→ Given information

++++++

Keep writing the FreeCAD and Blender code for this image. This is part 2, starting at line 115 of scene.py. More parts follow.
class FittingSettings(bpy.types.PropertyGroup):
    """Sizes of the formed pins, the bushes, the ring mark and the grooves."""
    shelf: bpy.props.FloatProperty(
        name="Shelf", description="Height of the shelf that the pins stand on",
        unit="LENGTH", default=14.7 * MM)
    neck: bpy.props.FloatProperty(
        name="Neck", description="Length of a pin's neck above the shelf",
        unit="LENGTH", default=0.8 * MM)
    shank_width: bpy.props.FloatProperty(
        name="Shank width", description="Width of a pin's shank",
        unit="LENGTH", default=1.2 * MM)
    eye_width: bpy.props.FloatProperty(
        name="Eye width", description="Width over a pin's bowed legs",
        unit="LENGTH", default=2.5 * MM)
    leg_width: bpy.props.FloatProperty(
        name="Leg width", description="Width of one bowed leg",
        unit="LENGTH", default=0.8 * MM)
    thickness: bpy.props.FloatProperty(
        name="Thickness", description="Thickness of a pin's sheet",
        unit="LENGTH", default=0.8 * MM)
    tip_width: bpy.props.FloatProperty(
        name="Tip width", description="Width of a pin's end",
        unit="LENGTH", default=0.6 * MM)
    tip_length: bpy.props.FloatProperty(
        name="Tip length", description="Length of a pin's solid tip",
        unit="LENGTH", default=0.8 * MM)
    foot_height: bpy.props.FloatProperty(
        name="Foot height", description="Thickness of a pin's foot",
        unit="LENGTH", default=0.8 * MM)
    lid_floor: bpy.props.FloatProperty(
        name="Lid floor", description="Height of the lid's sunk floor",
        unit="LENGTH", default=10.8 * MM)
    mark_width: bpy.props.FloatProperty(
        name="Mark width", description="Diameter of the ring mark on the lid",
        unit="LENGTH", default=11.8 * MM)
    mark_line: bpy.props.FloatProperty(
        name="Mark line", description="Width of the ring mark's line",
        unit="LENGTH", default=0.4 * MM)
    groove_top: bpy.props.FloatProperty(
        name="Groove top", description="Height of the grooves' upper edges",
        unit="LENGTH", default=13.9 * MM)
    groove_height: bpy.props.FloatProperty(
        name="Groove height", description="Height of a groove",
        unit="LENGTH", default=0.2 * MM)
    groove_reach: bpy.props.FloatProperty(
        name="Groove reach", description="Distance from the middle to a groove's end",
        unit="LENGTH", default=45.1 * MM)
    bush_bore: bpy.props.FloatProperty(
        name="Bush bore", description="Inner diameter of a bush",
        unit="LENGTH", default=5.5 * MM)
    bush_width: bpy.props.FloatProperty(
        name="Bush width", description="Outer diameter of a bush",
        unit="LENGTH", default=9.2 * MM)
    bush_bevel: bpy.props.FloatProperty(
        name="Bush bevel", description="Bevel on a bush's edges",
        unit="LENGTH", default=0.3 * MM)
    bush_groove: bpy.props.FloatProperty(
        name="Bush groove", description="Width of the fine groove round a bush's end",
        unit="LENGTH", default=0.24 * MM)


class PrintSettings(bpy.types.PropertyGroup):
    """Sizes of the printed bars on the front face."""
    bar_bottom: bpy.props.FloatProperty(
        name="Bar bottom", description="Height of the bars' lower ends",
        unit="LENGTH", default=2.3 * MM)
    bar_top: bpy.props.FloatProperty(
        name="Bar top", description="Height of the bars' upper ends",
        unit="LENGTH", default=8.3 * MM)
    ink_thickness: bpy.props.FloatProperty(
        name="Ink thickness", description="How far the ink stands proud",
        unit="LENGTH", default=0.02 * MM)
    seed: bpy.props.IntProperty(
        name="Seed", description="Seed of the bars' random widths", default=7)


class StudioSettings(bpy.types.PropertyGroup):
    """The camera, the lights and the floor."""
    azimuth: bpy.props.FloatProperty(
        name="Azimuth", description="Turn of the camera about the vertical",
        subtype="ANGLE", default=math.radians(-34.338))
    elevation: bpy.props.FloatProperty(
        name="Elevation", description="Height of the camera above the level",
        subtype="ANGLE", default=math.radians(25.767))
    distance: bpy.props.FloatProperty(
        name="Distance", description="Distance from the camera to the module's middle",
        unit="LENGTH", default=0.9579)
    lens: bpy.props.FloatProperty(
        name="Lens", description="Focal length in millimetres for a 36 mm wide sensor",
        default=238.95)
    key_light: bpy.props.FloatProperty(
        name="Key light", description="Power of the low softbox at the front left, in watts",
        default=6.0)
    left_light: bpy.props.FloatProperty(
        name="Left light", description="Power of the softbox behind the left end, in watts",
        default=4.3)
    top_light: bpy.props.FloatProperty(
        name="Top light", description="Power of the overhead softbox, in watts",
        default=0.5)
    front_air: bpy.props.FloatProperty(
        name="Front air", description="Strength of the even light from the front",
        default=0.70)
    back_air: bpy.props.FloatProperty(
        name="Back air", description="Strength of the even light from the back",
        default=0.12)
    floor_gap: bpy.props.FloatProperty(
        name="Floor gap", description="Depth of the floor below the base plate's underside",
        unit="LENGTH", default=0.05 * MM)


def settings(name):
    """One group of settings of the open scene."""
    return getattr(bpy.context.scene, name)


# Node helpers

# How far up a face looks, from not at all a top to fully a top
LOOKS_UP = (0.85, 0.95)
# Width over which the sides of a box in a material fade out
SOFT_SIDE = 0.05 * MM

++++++

→ What you need to do
Write out the data again, exactly and in full.

→ Task output
Keep writing the FreeCAD and Blender code for this image. This is part 2, starting at line 115 of scene.py. More parts follow.
class FittingSettings(bpy.types.PropertyGroup):
    """Sizes of the formed pins, the bushes, the ring mark and the grooves."""
    shelf: bpy.props.FloatProperty(
        name="Shelf", description="Height of the shelf that the pins stand on",
        unit="LENGTH", default=14.7 * MM)
    neck: bpy.props.FloatProperty(
        name="Neck", description="Length of a pin's neck above the shelf",
        unit="LENGTH", default=0.8 * MM)
    shank_width: bpy.props.FloatProperty(
        name="Shank width", description="Width of a pin's shank",
        unit="LENGTH", default=1.2 * MM)
    eye_width: bpy.props.FloatProperty(
        name="Eye width", description="Width over a pin's bowed legs",
        unit="LENGTH", default=2.5 * MM)
    leg_width: bpy.props.FloatProperty(
        name="Leg width", description="Width of one bowed leg",
        unit="LENGTH", default=0.8 * MM)
    thickness: bpy.props.FloatProperty(
        name="Thickness", description="Thickness of a pin's sheet",
        unit="LENGTH", default=0.8 * MM)
    tip_width: bpy.props.FloatProperty(
        name="Tip width", description="Width of a pin's end",
        unit="LENGTH", default=0.6 * MM)
    tip_length: bpy.props.FloatProperty(
        name="Tip length", description="Length of a pin's solid tip",
        unit="LENGTH", default=0.8 * MM)
    foot_height: bpy.props.FloatProperty(
        name="Foot height", description="Thickness of a pin's foot",
        unit="LENGTH", default=0.8 * MM)
    lid_floor: bpy.props.FloatProperty(
        name="Lid floor", description="Height of the lid's sunk floor",
        unit="LENGTH", default=10.8 * MM)
    mark_width: bpy.props.FloatProperty(
        name="Mark width", description="Diameter of the ring mark on the lid",
        unit="LENGTH", default=11.8 * MM)
    mark_line: bpy.props.FloatProperty(
        name="Mark line", description="Width of the ring mark's line",
        unit="LENGTH", default=0.4 * MM)
    groove_top: bpy.props.FloatProperty(
        name="Groove top", description="Height of the grooves' upper edges",
        unit="LENGTH", default=13.9 * MM)
    groove_height: bpy.props.FloatProperty(
        name="Groove height", description="Height of a groove",
        unit="LENGTH", default=0.2 * MM)
    groove_reach: bpy.props.FloatProperty(
        name="Groove reach", description="Distance from the middle to a groove's end",
        unit="LENGTH", default=45.1 * MM)
    bush_bore: bpy.props.FloatProperty(
        name="Bush bore", description="Inner diameter of a bush",
        unit="LENGTH", default=5.5 * MM)
    bush_width: bpy.props.FloatProperty(
        name="Bush width", description="Outer diameter of a bush",
        unit="LENGTH", default=9.2 * MM)
    bush_bevel: bpy.props.FloatProperty(
        name="Bush bevel", description="Bevel on a bush's edges",
        unit="LENGTH", default=0.3 * MM)
    bush_groove: bpy.props.FloatProperty(
        name="Bush groove", description="Width of the fine groove round a bush's end",
        unit="LENGTH", default=0.24 * MM)


class PrintSettings(bpy.types.PropertyGroup):
    """Sizes of the printed bars on the front face."""
    bar_bottom: bpy.props.FloatProperty(
        name="Bar bottom", description="Height of the bars' lower ends",
        unit="LENGTH", default=2.3 * MM)
    bar_top: bpy.props.FloatProperty(
        name="Bar top", description="Height of the bars' upper ends",
        unit="LENGTH", default=8.3 * MM)
    ink_thickness: bpy.props.FloatProperty(
        name="Ink thickness", description="How far the ink stands proud",
        unit="LENGTH", default=0.02 * MM)
    seed: bpy.props.IntProperty(
        name="Seed", description="Seed of the bars' random widths", default=7)


class StudioSettings(bpy.types.PropertyGroup):
    """The camera, the lights and the floor."""
    azimuth: bpy.props.FloatProperty(
        name="Azimuth", description="Turn of the camera about the vertical",
        subtype="ANGLE", default=math.radians(-34.338))
    elevation: bpy.props.FloatProperty(
        name="Elevation", description="Height of the camera above the level",
        subtype="ANGLE", default=math.radians(25.767))
    distance: bpy.props.FloatProperty(
        name="Distance", description="Distance from the camera to the module's middle",
        unit="LENGTH", default=0.9579)
    lens: bpy.props.FloatProperty(
        name="Lens", description="Focal length in millimetres for a 36 mm wide sensor",
        default=238.95)
    key_light: bpy.props.FloatProperty(
        name="Key light", description="Power of the low softbox at the front left, in watts",
        default=6.0)
    left_light: bpy.props.FloatProperty(
        name="Left light", description="Power of the softbox behind the left end, in watts",
        default=4.3)
    top_light: bpy.props.FloatProperty(
        name="Top light", description="Power of the overhead softbox, in watts",
        default=0.5)
    front_air: bpy.props.FloatProperty(
        name="Front air", description="Strength of the even light from the front",
        default=0.70)
    back_air: bpy.props.FloatProperty(
        name="Back air", description="Strength of the even light from the back",
        default=0.12)
    floor_gap: bpy.props.FloatProperty(
        name="Floor gap", description="Depth of the floor below the base plate's underside",
        unit="LENGTH", default=0.05 * MM)


def settings(name):
    """One group of settings of the open scene."""
    return getattr(bpy.context.scene, name)


# Node helpers

# How far up a face looks, from not at all a top to fully a top
LOOKS_UP = (0.85, 0.95)
# Width over which the sides of a box in a material fade out
SOFT_SIDE = 0.05 * MM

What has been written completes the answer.